For two years we have only seen Roland through still pictures so it was wonderful to experience him as a real- life child, full of energy and personality. He looks very healthy and happy. Several times while we were Skyping, Roland would run off. It was a relief to see that he doesn't have any trouble getting around. His caretaker told us how active he is and jokingly told us we need to be strong to care for him (he said that as he was picking Roland up before he ran off again). Well, that is exactly what we want: a lively toddler to keep us busy. Even though the whole thing was a little awkward, the minute our session ended I started to miss that precious little boy who so enjoyed blowing us kisses.

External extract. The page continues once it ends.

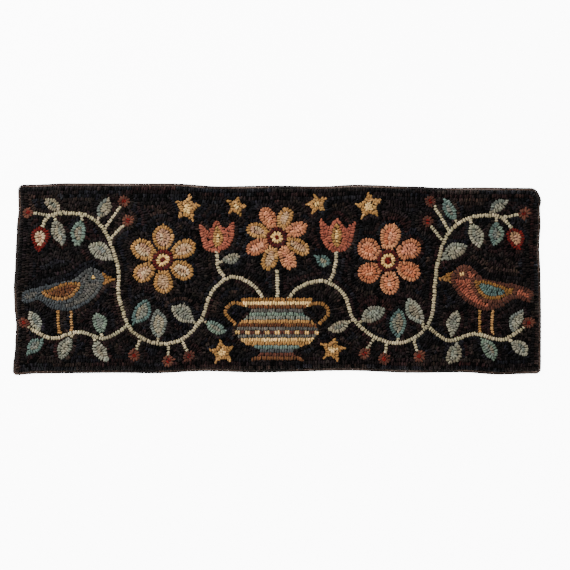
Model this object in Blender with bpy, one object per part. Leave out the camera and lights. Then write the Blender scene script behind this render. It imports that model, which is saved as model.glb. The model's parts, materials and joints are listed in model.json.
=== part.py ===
"""A long narrow hooked wool rug, lying flat with its pile up.

The rug is two pieces. The hooked field is a linen foundation whose whole face is filled with rows of
wool loops. The whipped edge is a cord covered with wool yarn, sewn on all round the field.

Metres, +Z up. The origin is on the underside, below the centre of the rug. +X runs along its length.
"""

import math

import bmesh
import bpy
import numpy as np

LENGTH = 0.914
WIDTH = 0.3262
EDGE_WIDTH = 0.0058
EDGE_HEIGHT = 0.0056
PILE_TOP = 0.0085
SEAM_GAP = 0.0003

# How high the pile's rim starts to round over, how far in it is level again, and its shoulder, as
# shares of the way in and of the way up between the two.
RIM_START = 0.0056
RIM_ROUNDING = 0.0030
SHOULDER_IN = 0.25
SHOULDER_UP = 0.70

# The pile's face rises and falls by this much, over these distances along and across the rug.
UNEVEN_HEIGHT = 0.0004
UNEVEN_ALONG = 0.210
UNEVEN_ACROSS = 0.130
FACE_STEP = 0.028

# The whipped edge swells and narrows by this much each side, over this distance.
WHIP_SWELL = 0.0003
WHIP_SWELL_STEP = 0.047

STATION_STEP = 0.012
STATIONS_PER_CORNER = 5
SECTION_SIDES = 8
SHARP_ANGLE = math.radians(50)

# Points nearer than this count as one place.
TOUCHING = 0.000001

FIELD_COLOUR = (0.025, 0.020, 0.019)
FIELD_ROUGHNESS = 0.95
YARN_COLOUR = (0.050, 0.036, 0.031)
YARN_ROUGHNESS = 0.9

CORNER_RADIUS = {
    ("top", "left"): 0.010,
    ("top", "right"): 0.016,
    ("bottom", "left"): 0.006,
    ("bottom", "right"): 0.009,
}

# The smallest corner radius on any inset line.
LEAST_RADIUS = 0.0008

# How each side strays from a straight line. Columns: the place along the side, as a share of its
# length measured from the middle towards +X or +Y, and how far the side stands out there, in mm.
SIDE_STRAY = {
    "top": (
        (-0.47, 1.9),
        (-0.40, 4.2),
        (-0.20, 3.8),
        (-0.11, -1.0),
        (-0.01, 0.3),
        (0.08, -1.0),
        (0.15, 1.9),
        (0.26, -1.2),
        (0.31, -3.6),
        (0.38, -3.0),
        (0.47, -3.7),
    ),
    "bottom": (
        (-0.50, 5.0),
        (-0.46, 1.8),
        (-0.30, 0.5),
        (-0.24, 1.4),
        (-0.14, -2.4),
        (-0.04, 0.0),
        (0.13, -3.4),
        (0.26, 0.5),
        (0.35, -0.4),
        (0.42, 3.5),
        (0.49, 1.9),
    ),
    "left": (
        (-0.47, 4.4),
        (-0.37, 0.6),
        (-0.24, -1.2),
        (-0.15, 1.7),
        (-0.05, 3.0),
        (0.08, 0.3),
        (0.27, -2.3),
        (0.37, -5.4),
        (0.47, -4.7),
    ),
    "right": (
        (-0.47, 0.7),
        (-0.18, 1.1),
        (0.01, 0.0),
        (0.18, -2.2),
        (0.30, 0.2),
        (0.38, -1.2),
        (0.42, 1.4),
        (0.47, -2.4),
    ),
}


def stray(side, share):
    """How far a side stands out from its straight line at a place along it, in metres."""
    rows = SIDE_STRAY[side]
    shares = [row[0] for row in rows]
    outs_mm = [row[1] for row in rows]
    nearest = int(np.clip(np.searchsorted(shares, share), 1, len(rows) - 1))
    start, end = shares[nearest - 1], shares[nearest]
    part = min(max((share - start) / (end - start), 0.0), 1.0)
    eased = part * part * (3 - 2 * part)
    return (outs_mm[nearest - 1] + eased * (outs_mm[nearest] - outs_mm[nearest - 1])) / 1000


def nominal_stations(inset):
    """Points round a rectangle with round corners, anticlockwise, each with the sides that move it.

    The sides are given as 1, 0 or -1 along x and y. A point of a corner is moved by both of its sides.
    """
    half_x, half_y = LENGTH / 2 - inset, WIDTH / 2 - inset
    corners = (("bottom", "right"), ("top", "right"), ("top", "left"), ("bottom", "left"))
    arcs = []
    for turn, corner in enumerate(corners):
        radius = max(CORNER_RADIUS[corner] - inset, LEAST_RADIUS)
        side_x = 1 if corner[1] == "right" else -1
        side_y = 1 if corner[0] == "top" else -1
        centre_x, centre_y = (half_x - radius) * side_x, (half_y - radius) * side_y
        arc = []
        for step in range(STATIONS_PER_CORNER + 1):
            angle = math.pi / 2 * (turn - 1 + step / STATIONS_PER_CORNER)
            x, y = centre_x + radius * math.cos(angle), centre_y + radius * math.sin(angle)
            arc.append((x, y, side_x, side_y))
        arcs.append(arc)
    stations = []
    for turn, arc in enumerate(arcs):
        stations += arc
        here, there = arc[-1], arcs[(turn + 1) % len(arcs)][0]
        side_length = LENGTH if turn % 2 else WIDTH
        side = ((1, 0), (0, 1), (-1, 0), (0, -1))[turn]
        steps = round(side_length / STATION_STEP)
        for step in range(1, steps):
            part = step / steps
            x = here[0] + part * (there[0] - here[0])
            y = here[1] + part * (there[1] - here[1])
            stations.append((x, y, *side))
    return stations


def outline(inset):
    """The rug's uneven outline, taken in by inset, as points in order."""
    points = []
    for x, y, side_x, side_y in nominal_stations(inset):
        end = "right" if side_x > 0 else "left"
        edge = "top" if side_y > 0 else "bottom"
        moved_x = x + side_x * stray(end, y / WIDTH)
        moved_y = y + side_y * stray(edge, x / LENGTH)
        points.append((moved_x, moved_y))
    return points


def unevenness(x, y):
    """How far the pile's face rises above its mean height."""
    along = math.sin(math.tau * x / UNEVEN_ALONG + math.cos(math.tau * y / UNEVEN_ACROSS))
    across = math.cos(math.tau * y / UNEVEN_ACROSS + x / UNEVEN_ALONG)
    return UNEVEN_HEIGHT * along * across


def add_ring(mesh, points, heights):
    """Adds one closed ring of vertices, with a height for each point."""
    return [mesh.verts.new((x, y, z)) for (x, y), z in zip(points, heights, strict=True)]


def join_rings(mesh, lower, upper):
    """Adds the band of faces between two rings that have as many vertices."""
    count = len(lower)
    for here in range(count):
        after = (here + 1) % count
        mesh.faces.new((lower[here], lower[after], upper[after], upper[here]))


def wool(name, colour, roughness):
    """A plain wool finish for one piece."""
    material = bpy.data.materials.new(name)
    material.use_nodes = True
    shader = material.node_tree.nodes["Principled BSDF"]
    shader.inputs["Base Color"].default_value = (*colour, 1)
    shader.inputs["Roughness"].default_value = roughness
    shader.inputs["Metallic"].default_value = 0
    return material


def finish_piece(name, mesh, material):
    """Makes a closed mesh into a named object."""
    bmesh.ops.recalc_face_normals(mesh, faces=mesh.faces)
    data = bpy.data.meshes.new(name)
    mesh.to_mesh(data)
    mesh.free()
    data.materials.append(material)
    data.shade_smooth()
    data.set_sharp_from_angle(angle=SHARP_ANGLE)
    piece = bpy.data.objects.new(name, data)
    bpy.context.scene.collection.objects.link(piece)
    return piece


def cut_face(mesh, face):
    """Cuts the pile's face into a grid of cells, so that it can rise and fall."""
    for axis, span in ((0, LENGTH), (1, WIDTH)):
        cuts = int(span / FACE_STEP) - 1
        normal = (1, 0, 0) if axis == 0 else (0, 1, 0)
        for cut in range(cuts):
            place = [0.0, 0.0, PILE_TOP]
            place[axis] = (cut - (cuts - 1) / 2) * FACE_STEP
            faces = [f for f in mesh.faces if f == face or f.tag]
            edges = {e for f in faces for e in f.edges}
            verts = {v for f in faces for v in f.verts}
            made = bmesh.ops.bisect_plane(
                mesh, geom=[*verts, *edges, *faces], dist=TOUCHING, plane_co=place, plane_no=normal
            )
            for item in made["geom"]:
                if isinstance(item, bmesh.types.BMFace):
                    item.tag = True


def hooked_field():
    """The foundation with its pile: a flat slab with a rounded rim and a softly uneven face."""
    mesh = bmesh.new()
    inset = EDGE_WIDTH + SEAM_GAP
    levels = (
        (inset, 0.0),
        (inset, RIM_START),
        (inset + RIM_ROUNDING * SHOULDER_IN, RIM_START + (PILE_TOP - RIM_START) * SHOULDER_UP),
        (inset + RIM_ROUNDING, PILE_TOP),
    )
    rings = []
    for level_inset, height in levels:
        points = outline(level_inset)
        rings.append(add_ring(mesh, points, [height] * len(points)))
    for lower, upper in zip(rings, rings[1:], strict=False):
        join_rings(mesh, lower, upper)
    mesh.faces.new(reversed(rings[0]))
    face = mesh.faces.new(rings[-1])
    cut_face(mesh, face)
    for vertex in mesh.verts:
        if vertex.co.z > PILE_TOP - TOUCHING:
            vertex.co.z += unevenness(vertex.co.x, vertex.co.y)
    return finish_piece("hooked_field", mesh, wool("hooked_wool", FIELD_COLOUR, FIELD_ROUGHNESS))


def whipped_edge():
    """The yarn-covered cord: a closed ring of rounded section, flat where it lies on the floor."""
    mesh = bmesh.new()
    rings = []
    for side in range(SECTION_SIDES):
        angle = math.tau * (side + 0.5) / SECTION_SIDES
        across, up = math.cos(angle), math.sin(angle)
        widest = math.cos(math.pi / SECTION_SIDES)
        points, heights = [], []
        middle = outline(EDGE_WIDTH / 2)
        flank = outline(EDGE_WIDTH / 2 - across / widest * EDGE_WIDTH / 2)
        run = 0.0
        previous = middle[-1]
        for (mid_x, mid_y), (x, y) in zip(middle, flank, strict=True):
            run += math.dist(previous, (mid_x, mid_y))
            previous = (mid_x, mid_y)
            swell = WHIP_SWELL * math.sin(math.tau * run / WHIP_SWELL_STEP) * max(across, 0)
            reach = math.dist((x, y), (mid_x, mid_y))
            share = 1 + swell / reach
            points.append((mid_x + (x - mid_x) * share, mid_y + (y - mid_y) * share))
            heights.append(EDGE_HEIGHT / 2 * (1 + up / widest))
        rings.append(add_ring(mesh, points, heights))
    for side in range(SECTION_SIDES):
        join_rings(mesh, rings[side], rings[(side + 1) % SECTION_SIDES])
    return finish_piece("whipped_edge", mesh, wool("whipping_yarn", YARN_COLOUR, YARN_ROUGHNESS))


def centre_over_origin(pieces, outermost):
    """Moves the pieces together so that the box round the outermost one is centred on the origin."""
    for axis in (0, 1):
        places = [vertex.co[axis] for vertex in outermost.data.vertices]
        middle = (min(places) + max(places)) / 2
        for piece in pieces:
            piece.location[axis] = -middle


def main():
    for old in list(bpy.data.objects):
        bpy.data.objects.remove(old)
    field = hooked_field()
    edge = whipped_edge()
    centre_over_origin((field, edge), edge)


main()
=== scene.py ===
"""The looks of a long narrow hooked wool rug, lying flat with its pile up.

The rug is dressed the way it is made. Motifs are drawn on linen, strips of dyed wool are hooked through
the linen in rows that follow the motifs, and the raw edge is whipped with yarn over a cord.

The drawing on the linen is in millimetres from the rug's centre, and the meshes are in metres.
"""

import json
import logging
import math
from collections.abc import Iterator, Sequence
from dataclasses import dataclass, field, replace
from enum import Enum

import bmesh
import bpy
import numpy as np
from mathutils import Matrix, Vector
from mathutils.bvhtree import BVHTree
from mathutils.kdtree import KDTree

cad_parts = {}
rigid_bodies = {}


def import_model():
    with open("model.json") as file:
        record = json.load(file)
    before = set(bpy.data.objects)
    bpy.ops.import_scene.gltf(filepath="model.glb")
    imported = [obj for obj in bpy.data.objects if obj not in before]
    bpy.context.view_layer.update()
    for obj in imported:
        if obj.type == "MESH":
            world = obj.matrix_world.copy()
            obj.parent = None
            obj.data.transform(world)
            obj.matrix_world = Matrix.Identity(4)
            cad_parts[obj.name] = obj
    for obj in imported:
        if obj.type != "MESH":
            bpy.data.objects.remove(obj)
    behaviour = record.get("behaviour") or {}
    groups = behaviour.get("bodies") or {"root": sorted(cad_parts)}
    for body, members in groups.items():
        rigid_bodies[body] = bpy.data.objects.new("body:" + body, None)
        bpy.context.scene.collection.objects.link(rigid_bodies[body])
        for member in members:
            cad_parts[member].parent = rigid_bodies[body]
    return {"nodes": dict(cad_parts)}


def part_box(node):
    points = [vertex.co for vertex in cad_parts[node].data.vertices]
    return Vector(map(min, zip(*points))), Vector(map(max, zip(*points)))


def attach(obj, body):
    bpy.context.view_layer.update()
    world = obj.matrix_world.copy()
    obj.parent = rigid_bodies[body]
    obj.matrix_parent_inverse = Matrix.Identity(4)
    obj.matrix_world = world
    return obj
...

Last week we mailed out Roland's Christmas presents. It is so sad that he won't be with us for the holidays again this year, but I am glad he is living with a loving, capable foster family who wants to give all 12 of their "stuck" kids as nice of a family Christmas as possible.




Sunday, November 2, 2014

Happy Birthday Roland Everett!

Today our son turns two years old. (Just for perspective, he was just 5 months old when we became his legal parents). Another birthday missed and the start of another holiday season with an incomplete family. A couple of nights ago I had a dream about Roland. It was a pleasant one, not like the usual dreams where there are endless things keeping us apart. We were playing and snuggling on the bed and Roland was smiling and we were gazing into each other's eyes and everything was right. Just as all good dreams end too soon, this one was sucked away from me by waking and I was forced to face the world and all it's bitter realities feeling hollow. It is so painful to yearn to hold your child and not be able to. I am still praying for the day that the depressingly quiet, empty void in our home and hearts will be filled with a full- of- life toddler named Roland and that he will finally be able to experience all the love his mom and dad have for him. Happy Birthday, sweet little Roland. Your parents love you and miss you every day.